# Steel toe cap boots/reinforced toe/wellies



## Troggy (11 July 2008)

Hi

After having my toes mooshed in my lovely yellow hunters ( 
	
	
		
		
	


	




) by *slightly* clumsy 3 year Welsh Cob I am going to look for a pair with something stronger over the toes. In Beano's defence, the tread has nearly worn out and I was looking for a new pair, just it's now sooner rather than later...

My Muck Boots are ideal and can hold off his weight, but obviously not practical in the summer. I would prefer a long boot as the grass is wet/dewey in mornings.

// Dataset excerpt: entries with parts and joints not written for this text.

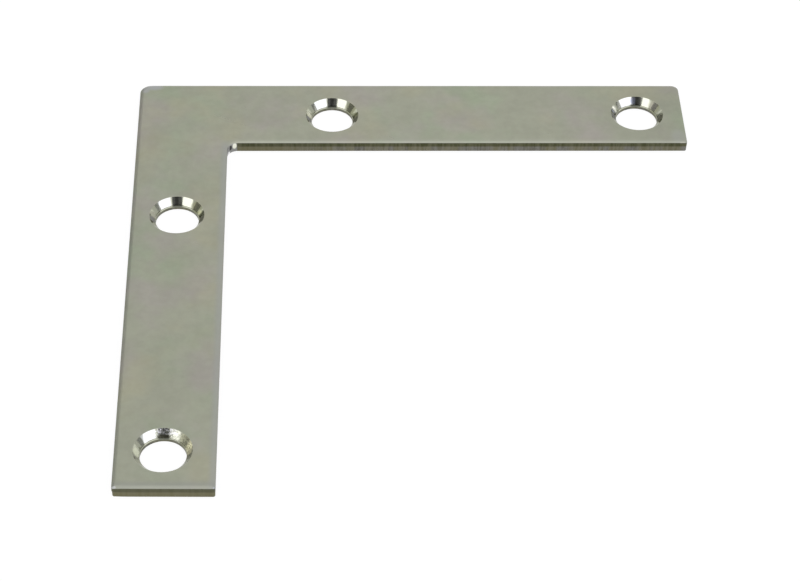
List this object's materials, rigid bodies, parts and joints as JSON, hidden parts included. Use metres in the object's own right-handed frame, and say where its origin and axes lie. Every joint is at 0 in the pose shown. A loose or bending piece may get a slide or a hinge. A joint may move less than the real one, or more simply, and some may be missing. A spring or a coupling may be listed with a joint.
{
  "type": "flat corner brace",
  "caption": "Flat L-shaped corner brace punched from zinc-plated sheet steel, with countersunk screw holes in line along both arms.",
  "frame": {"origin": "on the back face, where the middle lines of the two arms cross", "axes": "+X along one arm, -Y along the other, +Z out of the countersunk face"},
  "size_m": [0.0762, 0.0762, 0.0016],
  "materials": {
    "zinc_plated_steel": "satin zinc plate, faintly iridescent"
  },
  "bodies": {
    "root": {"corner_brace": "zinc_plated_steel"}
  },
  "joints": []
}
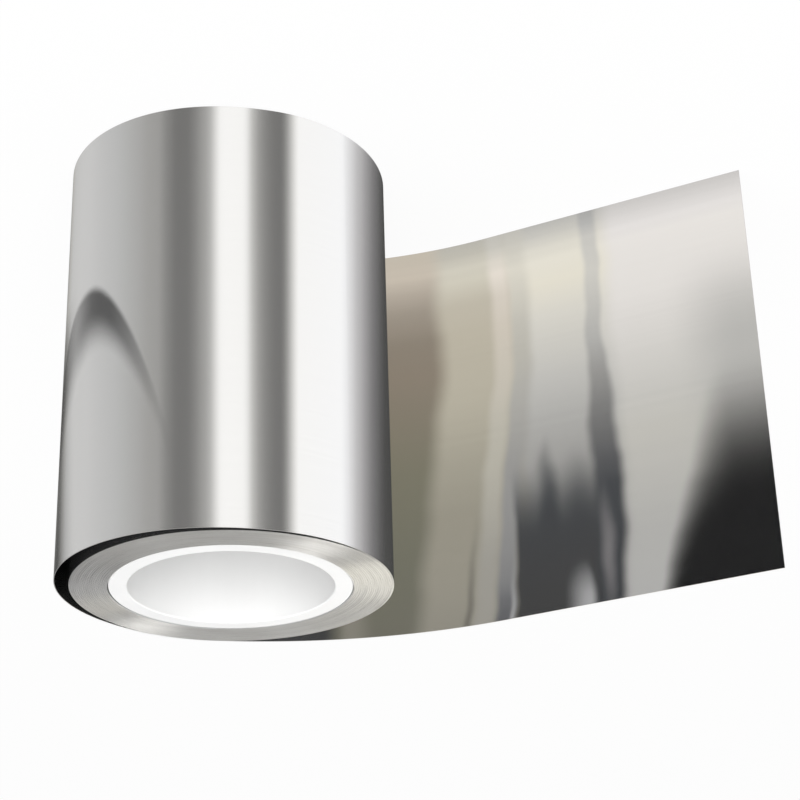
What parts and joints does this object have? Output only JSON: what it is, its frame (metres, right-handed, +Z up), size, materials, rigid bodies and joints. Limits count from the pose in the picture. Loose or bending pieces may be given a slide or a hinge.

It doesn't matter if I can't ride in them.

Any ideas?


----------



## CrazyMare (11 July 2008)

I was going to say NOT Hunters...my foal lept on my foot today (had my lovely pink ones on) and I've got a black toe nail.

I'm now just going to wear Timberland type boots or walking boots to the yard.


----------



## dixie (11 July 2008)

After breaking my toe I invested in Equitector boots although the ones I have are short- am sure they do long ones though but probably expensive.  Also bought very cheap wellies from local farmers that had steel toecaps in but they are not that comfy.


----------



## QUICKFIRE (11 July 2008)

Make sure you get work quality steelys, I have a friend who had a cheep pair, horse jumped on her foot, the toe cap folded in and ended up having 2 toes chopped off!!!!


----------



## dixie (11 July 2008)

[ QUOTE ]
Make sure you get work quality steelys, I have a friend who had a cheep pair, horse jumped on her foot, the toe cap folded in and ended up having 2 toes chopped off!!!! 

[/ QUOTE ]

Yuck!  I've heard these stories which is probably why I still wear the Equitector but no longer the wellies, on the basis that you get what you pay for.


----------



## Theresa_F (11 July 2008)

I have a pair of mountain horse steelies which have saved my toes more than once.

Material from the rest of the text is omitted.